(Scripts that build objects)
.....

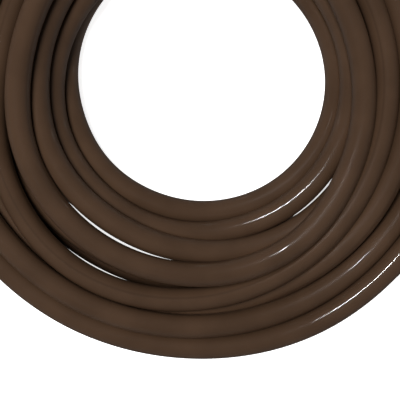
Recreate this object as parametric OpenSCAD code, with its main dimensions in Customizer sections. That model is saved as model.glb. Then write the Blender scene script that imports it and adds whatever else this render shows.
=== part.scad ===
// Soaker hose, stored as a coil, with a swivel inlet coupling, a capped outlet and three ties.
// Z is up. The origin is on the coil's axis, on the surface that the coil lies on.

/* [Hose] */
// Outer diameter of the hose
hose_od = 16.5; // [16.3:0.1:16.7]
// Bore of the hose
hose_id = 13; // [12.9:0.1:13.1]

/* [Coil] */
// Radius of the open middle of the coil
coil_inner_r = 92; // [88:1:94]
// Radius of the outside of the coil
coil_outer_r = 212; // [210:1:220]
// Height of the stacked turns
coil_h = 50; // [48:1:52]
// Rounding of the bundle's edges
coil_edge_r = 14; // [8:1:18]

/* [Inlet coupling] */
// Diameter of the swivel nut over its grip ribs
nut_d = 33; // [32:0.5:35]
// Number of grip ribs on the swivel nut
nut_ribs = 12; // [8:1:14]
// Radial play between the swivel nut and the stem's neck
swivel_play = 0.06; // [0.03:0.01:0.1]

/* [Threads] */
// Pitch radius of the 3/4 inch garden hose thread
thread_r = 12.78; // [12.7:0.01:12.8]
// Radial play of the thread
thread_play = 0.06; // [0.03:0.01:0.1]
// Length of the swivel nut's thread
nut_thread_l = 11.8; // [11:0.1:13]
// Length of the outlet's male thread
outlet_thread_l = 11; // [10:0.5:12]

/* [End cap] */
// Diameter of the end cap over its grip ribs
cap_d = 31; // [30:0.5:32]
// Number of grip ribs on the end cap
cap_ribs = 16; // [10:1:18]
// Thickness of the cap's closed end
cap_floor_t = 2.5; // [2:0.5:4]

/* [Ties] */
// Width of a tie's strap
tie_w = 4.8; // [3.6:0.4:5.2]
// Thickness of a tie's strap
tie_t = 1.2; // [1:0.1:1.4]

/* [Hidden] */
$fn = 96;

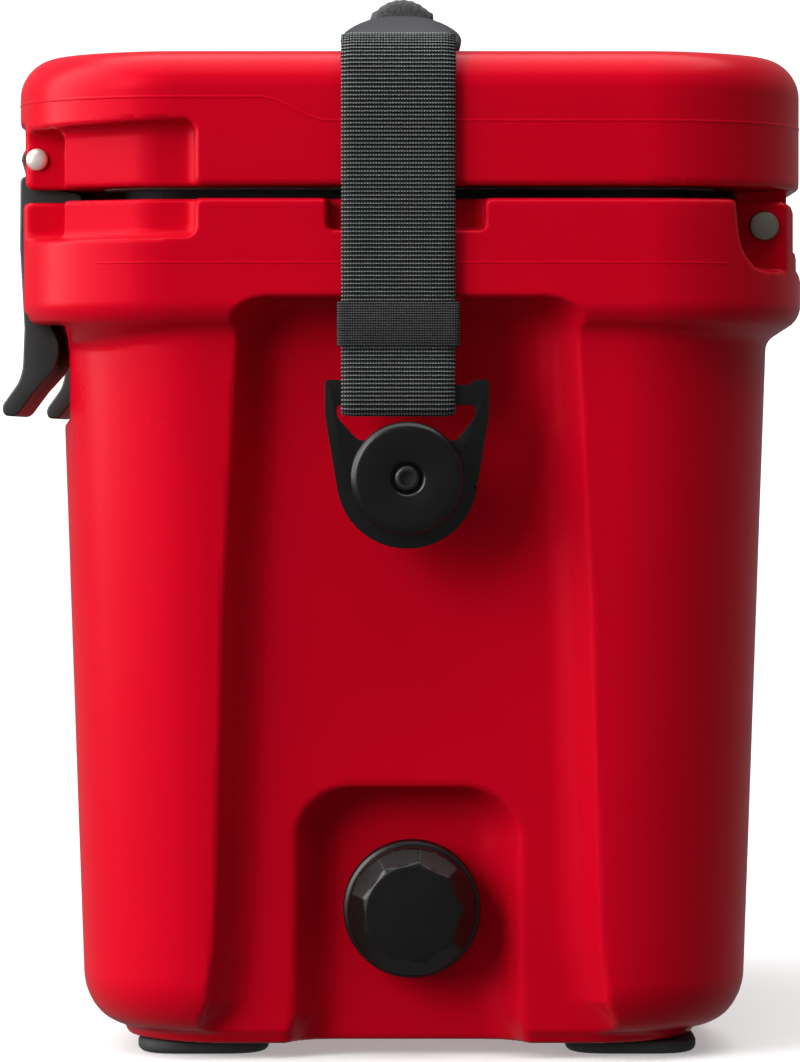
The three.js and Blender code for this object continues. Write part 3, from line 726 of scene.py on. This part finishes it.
def strap(name, side, node):
    P, t = resample(PATH, 0.37)
    T = np.gradient(P, axis=0)
    T /= np.linalg.norm(T, axis=1)[:, None]
    Nn = np.stack([-T[:, 1], T[:, 0]], 1)
    rib = 0.23 * np.sin(2 * np.pi * t / 1.48)
    half = 1.28
    cols = []  # cross-section going round: (across, side sign)
    nA = 13
    for a in np.linspace(-1, 1, nA):
        cols.append((a, 1))
    for a in np.linspace(1, -1, nA):
        cols.append((a, -1))
    verts, uvs = [], []
    for i in range(len(P)):
        edge = 0.22 * math.sin(2 * math.pi * t[i] / 1.48 + 0.8)
        for a, s in cols:
            e = 1 - max(0, (abs(a) - 0.93) / 0.07) ** 2 * 0.45
            off = s * (half * e + rib[i] * (1 if abs(a) < 0.96 else 0.3))
            y = SY + a * (SW - 0.25 + (edge if abs(a) > 0.99 else 0))
            verts.append(((P[i, 0] + Nn[i, 0] * off) * side, y, P[i, 1] + Nn[i, 1] * off))
            uvs.append((a * SW, t[i]))
    m = len(cols)
    faces = []
    for i in range(len(P) - 1):
        for j in range(m):
            k = (j + 1) % m
            faces.append((i * m + j, i * m + k, (i + 1) * m + k, (i + 1) * m + j))
    faces.append(tuple(range(m)))
    faces.append(tuple(reversed(range((len(P) - 1) * m, len(P) * m))))
    if side < 0:
        faces = [tuple(reversed(f)) for f in faces]
    o = mesh_object(name, verts, faces, WEB, "handle", (node,))
    fix_normals(o)
    layer = o.data.uv_layers.new(name="uv")
    vi = np.empty(len(o.data.loops), np.int32)
    o.data.loops.foreach_get("vertex_index", vi)
    layer.data.foreach_set("uv", np.array(uvs, np.float32)[vi].ravel())
    return o


def band(name, side, node):
    """Keeper wrapped round both layers of the strap, finished with the fine webbing material."""
    out = round_poly([(202.7, SY - 22.7), (212.1, SY - 22.7), (212.1, SY + 22.7), (202.7, SY + 22.7)], 2.4, 6)
    inn = round_poly([(203.6, SY - 21.7), (211.1, SY - 21.7), (211.1, SY + 21.7), (203.6, SY + 21.7)], 1.2, 6)
    zs = [263.2, 264.0, 278.9, 279.7]
    grow = [-0.45, 0, 0, -0.45]
    verts, faces = [], []
    n = len(out)
    c = np.array([207.4, SY])
    for zz, g in zip(zs, grow):
        for p in out:
            d = np.array(p) - c
            verts.append(((c[0] + d[0] * (1 + g / 8)) * side, c[1] + d[1] * (1 + g / 40), zz))
    for zz in (zs[3], zs[0]):
        for p in inn:
            verts.append((p[0] * side, p[1], zz))
    rows = 6
    for r in range(rows):
        for j in range(n):
            k = (j + 1) % n
            r2 = (r + 1) % rows
            faces.append((r * n + j, r * n + k, r2 * n + k, r2 * n + j))
    o = mesh_object(name, verts, faces, FINE, "handle", (node,))
    fix_normals(o)
    shade(o, 45)
    layer = o.data.uv_layers.new(name="uv")
    vi = np.empty(len(o.data.loops), np.int32)
    o.data.loops.foreach_get("vertex_index", vi)
    uv_ = np.array([(p[1], p[2]) for p in verts], np.float32)
    layer.data.foreach_set("uv", uv_[vi].ravel())
    return o


def shoulder(name, side, node):
    """Rubber shoulder: a saddle that runs from the round grip down onto the flat strap."""
    ns, nr = 30, 40
    verts, faces = [], []
    for i in range(ns + 1):
        f = i / ns
        x = 57.2 + f * 37
        w = 24.1 * (1 - 0.05 * f)
        ztop = 397.6 - 1.2 * f - 10.6 * (f ** 1.35 if f > 0 else 0)
        zbot = 377.7 + 0.9 * f
        if i == ns:
            ztop = zbot + 6.6
        zc, hh = (ztop + zbot) / 2, (ztop - zbot) / 2
        p = 2.0 + 2.2 * f
        endf = 1 - 0.12 * max(0, (f - 0.93) / 0.07) ** 2
        for j in range(nr):
            a = 2 * math.pi * j / nr
            ca, sa = math.cos(a), math.sin(a)
            yy = math.copysign(abs(ca) ** (2 / (2.6 + f)), ca) * w * endf
            k = abs(yy) / w
            top = hh * (1 - 0.36 * (1 - f) * k ** 2.6)
            zz = math.copysign(abs(sa) ** (2 / p), sa)
            zz = zc + zz * (top if sa > 0 else hh)
            verts.append((x * side, -3.3 + yy, zz))
    for i in range(ns):
        for j in range(nr):
            k = (j + 1) % nr
            faces.append((i * nr + j, i * nr + k, (i + 1) * nr + k, (i + 1) * nr + j))
    faces.append(tuple(range(nr)))
    faces.append(tuple(range(ns * nr, (ns + 1) * nr)))
    o = mesh_object(name, verts, faces, SHOULDER, "handle", (node,))
    fix_normals(o)
    shade(o, 50)
    return o


for side, tag in ((1, "right"), (-1, "left")):
    strap(f"webbing_strap_{tag}", side, f"strap_{tag}")
    band(f"strap_band_{tag}", side, f"strap_keeper_{tag}")
    shoulder(f"grip_end_{tag}", side, f"grip_shoulder_{tag}")


def grip():
    """Wrapped grip with ridges along it, round section, slightly barrelled."""
    m, nt, b = material("grip_wrap", (0.05, 0.053, 0.06), 0.78)
    tc = nt.nodes.new("ShaderNodeTexCoord")
    n1 = noise(nt, 700, 3, coords=tc.outputs["Object"])
    n2 = noise(nt, 30, 4, coords=tc.outputs["Object"])
    nt.links.new(ramp(nt, n1.outputs["Fac"], [(0.3, (0.012, 0.013, 0.015)), (0.7, (0.045, 0.048, 0.05))]).outputs["Color"], b.inputs["Base Color"])
    bump(nt, b, n1.outputs["Fac"], 0.0002)
    b.inputs["Sheen Weight"].default_value = 0.15
    ns, nr = 150, 108
    verts, faces = [], []
    prof = [(-57.0, 8.4)]
    xs = np.linspace(-56.8, 56.8, ns + 1)
    for x in xs:
        e = 56.8 - abs(x)
        r = 14.25 - 1.9 * math.exp(-((e / 1.1) ** 2))
        prof.append((x, r))
    prof.append((57.0, 8.4))
    for x, r in prof:
        for j in range(nr):
            a = 2 * math.pi * j / nr
            ridge = 0.28 * (0.5 + 0.5 * math.cos(27 * a)) if r > 12.6 else 0
            seam = -0.5 * math.exp(-((((a - 1.5 * math.pi + math.pi) % (2 * math.pi)) - math.pi) / 0.05) ** 2)
            ruff = 0.0
            for a0 in (0.62, math.pi - 0.62):
                ruff += (0.45 + 0.4 * math.sin(x * 0.82 + a0)) * math.exp(-(((a - a0) / 0.10) ** 2))
            q = r - ridge + (seam if r > 12 else 0) + (ruff if r > 13.4 else 0)
            verts.append((x, -2.9 + q * math.cos(a), 390.1 + q * math.sin(a)))
    for i in range(len(prof) - 1):
        for j in range(nr):
            k = (j + 1) % nr
            faces.append((i * nr + j, i * nr + k, (i + 1) * nr + k, (i + 1) * nr + j))
    faces.append(tuple(range(nr)))
    faces.append(tuple(range((len(prof) - 1) * nr, len(prof) * nr)))
    o = mesh_object("grip_sleeve", verts, faces, m, "handle", ("grip_cover", "grip_core"))
    fix_normals(o)
    shade(o, 50)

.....

• **WRITTEN PROBLEM**: The lines to return begin at the first line of the records and end at the line holding "swivel_play = 0.06; // [0.03:0.01:0.1]"; please return them exactly, including both, and nothing beyond.

• **WRITTEN RESPONSE**:
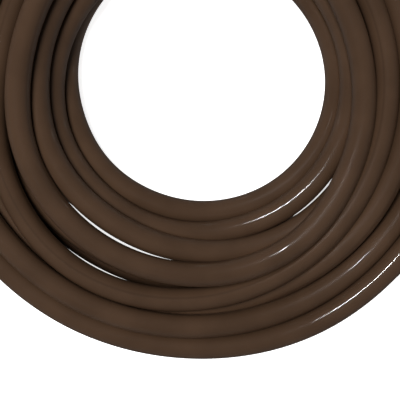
Recreate this object as parametric OpenSCAD code, with its main dimensions in Customizer sections. That model is saved as model.glb. Then write the Blender scene script that imports it and adds whatever else this render shows.
=== part.scad ===
// Soaker hose, stored as a coil, with a swivel inlet coupling, a capped outlet and three ties.
// Z is up. The origin is on the coil's axis, on the surface that the coil lies on.

/* [Hose] */
// Outer diameter of the hose
hose_od = 16.5; // [16.3:0.1:16.7]
// Bore of the hose
hose_id = 13; // [12.9:0.1:13.1]

/* [Coil] */
// Radius of the open middle of the coil
coil_inner_r = 92; // [88:1:94]
// Radius of the outside of the coil
coil_outer_r = 212; // [210:1:220]
// Height of the stacked turns
coil_h = 50; // [48:1:52]
// Rounding of the bundle's edges
coil_edge_r = 14; // [8:1:18]

/* [Inlet coupling] */
// Diameter of the swivel nut over its grip ribs
nut_d = 33; // [32:0.5:35]
// Number of grip ribs on the swivel nut
nut_ribs = 12; // [8:1:14]
// Radial play between the swivel nut and the stem's neck
swivel_play = 0.06; // [0.03:0.01:0.1]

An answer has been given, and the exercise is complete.